I currently serve as the Director of Recruitment for the seminary. I work with the Dean of Student Life and the Director of Admissions and the Admissions Committee to plan, budget and execute an admissions and recruitment strategy that will meet the seminary’s enrollment goals. I also interview applicants and help them discern and navigate their call.
One of the greatest aspects of my job is having the ability to travel and meet new people who want to learn more about God. There is no higher honor than to serve Christ! It is evidence that the future of the church is not lost. I have the pleasure to helping them prepare for their call. It is awesome!
How do you hope to help PTS increase its intercultural competence? How can we do that as a denomination?
At Princeton diversity is not the end goal but having a community that is reflective of God’s kingdom is the ultimate goal. I would like to help Princeton reflect God’s kingdom by being a voice for the minority and underrepresented populations in the admissions process. Another way to increase intercultural competence is by diversifying the recruitment plan and reallocating the distribution of resources so more minority applicants can have Princeton as an option for theological study. Furthermore I want to also help reconnect of minority alumni with the current seminary community. We all become better when everyone’s voice is heard!
As a denomination, we have to do two things better… First we need to do a better job in passing the torch to the next generation.
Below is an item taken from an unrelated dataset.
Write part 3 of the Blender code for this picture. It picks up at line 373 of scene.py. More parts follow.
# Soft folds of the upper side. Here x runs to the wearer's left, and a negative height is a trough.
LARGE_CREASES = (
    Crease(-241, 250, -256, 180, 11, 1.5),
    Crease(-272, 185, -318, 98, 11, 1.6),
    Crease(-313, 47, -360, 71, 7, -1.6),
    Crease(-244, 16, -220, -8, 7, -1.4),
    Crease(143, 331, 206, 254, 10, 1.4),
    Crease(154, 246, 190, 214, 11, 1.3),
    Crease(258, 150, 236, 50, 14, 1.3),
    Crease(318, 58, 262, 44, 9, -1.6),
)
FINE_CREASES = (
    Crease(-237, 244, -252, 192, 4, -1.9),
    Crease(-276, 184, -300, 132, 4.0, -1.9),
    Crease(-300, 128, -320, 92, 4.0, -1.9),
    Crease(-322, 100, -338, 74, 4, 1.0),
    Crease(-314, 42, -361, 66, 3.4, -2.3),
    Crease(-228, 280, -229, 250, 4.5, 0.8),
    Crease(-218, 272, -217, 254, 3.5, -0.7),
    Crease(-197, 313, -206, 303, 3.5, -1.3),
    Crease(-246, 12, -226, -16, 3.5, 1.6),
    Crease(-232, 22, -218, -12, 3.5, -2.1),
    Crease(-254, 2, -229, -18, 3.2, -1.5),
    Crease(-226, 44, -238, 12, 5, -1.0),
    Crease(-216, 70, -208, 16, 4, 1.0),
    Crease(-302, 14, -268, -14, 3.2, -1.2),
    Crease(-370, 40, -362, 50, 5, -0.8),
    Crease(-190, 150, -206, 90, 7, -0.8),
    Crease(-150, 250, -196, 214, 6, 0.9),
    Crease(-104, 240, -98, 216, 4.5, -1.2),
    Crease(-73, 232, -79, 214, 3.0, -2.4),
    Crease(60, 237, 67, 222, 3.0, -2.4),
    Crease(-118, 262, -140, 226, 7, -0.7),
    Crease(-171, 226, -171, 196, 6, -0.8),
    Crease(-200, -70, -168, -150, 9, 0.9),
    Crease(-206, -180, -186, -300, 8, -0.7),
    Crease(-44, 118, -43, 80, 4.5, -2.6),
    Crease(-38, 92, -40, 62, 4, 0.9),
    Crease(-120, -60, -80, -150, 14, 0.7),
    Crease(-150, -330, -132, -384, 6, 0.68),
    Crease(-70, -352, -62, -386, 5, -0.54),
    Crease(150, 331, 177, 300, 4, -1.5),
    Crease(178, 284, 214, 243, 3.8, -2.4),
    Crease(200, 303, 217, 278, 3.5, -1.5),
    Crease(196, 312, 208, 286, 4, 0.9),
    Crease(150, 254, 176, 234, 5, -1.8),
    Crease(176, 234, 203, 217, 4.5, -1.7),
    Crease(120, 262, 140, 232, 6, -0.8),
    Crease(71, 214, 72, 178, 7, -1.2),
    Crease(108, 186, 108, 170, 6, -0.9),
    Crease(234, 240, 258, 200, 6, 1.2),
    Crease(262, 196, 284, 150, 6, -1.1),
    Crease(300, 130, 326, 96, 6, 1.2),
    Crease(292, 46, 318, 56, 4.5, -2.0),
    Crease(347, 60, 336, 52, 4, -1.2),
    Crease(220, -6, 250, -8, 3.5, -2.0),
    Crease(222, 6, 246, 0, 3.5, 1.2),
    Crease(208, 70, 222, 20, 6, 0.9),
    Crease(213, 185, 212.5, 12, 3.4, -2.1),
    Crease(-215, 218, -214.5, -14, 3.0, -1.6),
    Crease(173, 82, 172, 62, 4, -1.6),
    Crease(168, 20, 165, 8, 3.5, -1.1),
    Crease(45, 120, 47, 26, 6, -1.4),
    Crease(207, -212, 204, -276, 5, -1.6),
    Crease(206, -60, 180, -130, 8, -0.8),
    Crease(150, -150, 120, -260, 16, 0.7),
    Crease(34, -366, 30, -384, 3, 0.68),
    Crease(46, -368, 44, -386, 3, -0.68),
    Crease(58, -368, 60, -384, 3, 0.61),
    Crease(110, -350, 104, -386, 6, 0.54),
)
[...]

PCUSA could do a better job of preparing the younger members to handle the business of the church. Not just in the role of the pastor but just being in the habit of grooming church leaders in our young people. (Christian educators, Sunday school teachers, Bible study leaders, Elders, etc…) We need to start helping individuals identify their gifts and place them in positions where they will thrive.
The second part of this answer is finding a balance between tradition and innovation. Tradition is great and has helped us get where we are today. However, in order to reach the Post-Modern Generation we must balance that tradition with innovation. My grandmother always said, “You gotta catch a fish before you can clean it!” We have to catch the youth and if we don’t catch them we will lose them. Since God is always being and becoming, we need to always be reforming to stay relevant to the world around us.
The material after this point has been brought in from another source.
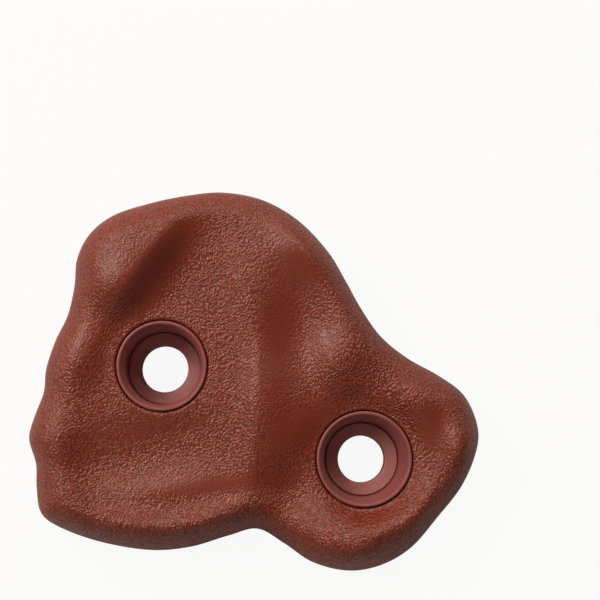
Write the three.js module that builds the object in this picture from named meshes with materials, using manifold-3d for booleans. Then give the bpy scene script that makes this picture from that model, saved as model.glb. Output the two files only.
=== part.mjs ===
// Climbing hold for a play wall: a grained, hollow-backed grip moulding with two lined bolt holes.
// It lies on its back, in millimetres: the wall plane is z = 0, the grip faces +Z,
// and the origin is under the middle of the outline.

import * as THREE from 'three';
import { mergeVertices } from 'three/addons/utils/BufferGeometryUtils.js';
import Module from 'manifold-3d';

const wasm = await Module();
wasm.setup();

// Overall sizes
const holdWidth = 115;
const holdHeight = 97;
const bodyLevel = 19.5;
const reliefRise = 10;

// Rounded rim of the grip
const footHeight = 2.5;
const rimReach = 8.5;
const rimPower = 2.3;

// Moulded walls, ribs and bosses of the grip shell
const shellWall = 3.2;
const ribThickness = 1.8;
const ribPitch = 12.6;
const ribRecess = 1;
const bossWall = 2.4;

// Bolt seats: a cup with a lip, and a washer on its floor
const boltBore = 12;
const cupFloorThickness = 4;
const cupWall = 0.9;
const lipThickness = 1.8;
const lipRimWidth = 0.4;
const lipEdgeRound = 0.4;
const lipProud = 0.5;
const washerThickness = 1.6;
const washerWidth = 3.05;
const fitClearance = 0.25;

// Flat collar and rounded crease of the skin round each lip
const collarWidth = 0.8;
const collarBlend = 6;
const creaseRound = 0.7;

// The two bolt holes, which differ in place, in height and in the width of their mouths
const leftHole = {
  name: 'left',
  placeShare: [-0.2, 0.03],
  lipDiameter: 22.4,
  throatDiameter: 19.2,
  collarLevel: 19.6,
};
const rightHole = {
  name: 'right',
  placeShare: [0.239, -0.208],
  lipDiameter: 23.8,
  throatDiameter: 20.6,
  collarLevel: 17.5,
};
const holes = [leftHole, rightHole];

// Extra depth that takes every cut clear of the face it starts from
const overrun = 3;
const clearTop = bodyLevel + reliefRise + overrun;

// Mesh fineness
const outlineSpokes = 128;
const rimSteps = 6;
const innerSteps = 15;
const cavitySpokes = 64;
const cavityRimSteps = 3;
const cavityInnerSteps = 8;
const turnSteps = 48;
const creaseSteps = 3;
const closingShare = 0.7;

// Outline seen from the front, clockwise from the top, as shares of the width and the height
const outlineShares = [
  [-0.070, 0.500], [0.019, 0.480], [0.099, 0.425], [0.166, 0.341], [0.206, 0.262],
  [0.239, 0.191], [0.283, 0.117], [0.343, 0.059], [0.414, 0.012], [0.468, -0.038],
  [0.497, -0.112], [0.497, -0.180], [0.463, -0.278], [0.406, -0.364], [0.348, -0.441],
  [0.281, -0.486], [0.208, -0.500], [0.130, -0.478], [0.068, -0.430], [0.008, -0.391],
  [-0.057, -0.409], [-0.141, -0.438], [-0.230, -0.446], [-0.337, -0.425], [-0.426, -0.388],
  [-0.470, -0.349], [-0.481, -0.280], [-0.483, -0.220], [-0.499, -0.154], [-0.486, -0.091],
  [-0.468, -0.033], [-0.463, 0.030], [-0.443, 0.104], [-0.417, 0.170], [-0.403, 0.246],
  [-0.397, 0.320], [-0.368, 0.386], [-0.314, 0.436], [-0.230, 0.470], [-0.150, 0.491],
];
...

However, being in admissions, I have hope that God is up to something. There are some amazing individuals who are preparing themselves to serve God in a mighty way.
Because it’s enormously cool, tell us about Step Afrika! and your time with that company.
Step Afrika! is the first professional dance company dedicated to fraternity and sorority stepping. I joined the company in 2002 and had the opportunity to travel to over 30 countries with the group. I have performed for thousands of young people, actors, models presidents, Kings and Queens. I have been in movies, music videos and commercials. I have been featured in many documentaries, articles and YouTube videos in reference to stepping.
It was in Step Afrika! that I embraced my call to ministry while on a trip to South Africa. It was also in Step Afrika! that I realized my true love in life which is the intersection of religion and education. Both of these aspects have shaped me into the person that I am today. With that being said my ultimate goal in life is to change the world via leading a Historical Black College or University (HBCU) as a president.
Is there anything else you’d like to share or offer as food for thought?
I have changed from a life of running from my call to a life of running to my call. There is hope for the future of the church and that hope is built on nothing less than Jesus blood and righteousness; I dare not trust the sweetest frame but wholly lean on Jesus name! On Christ the solid rock I stand, ALL other ground is sinking sand!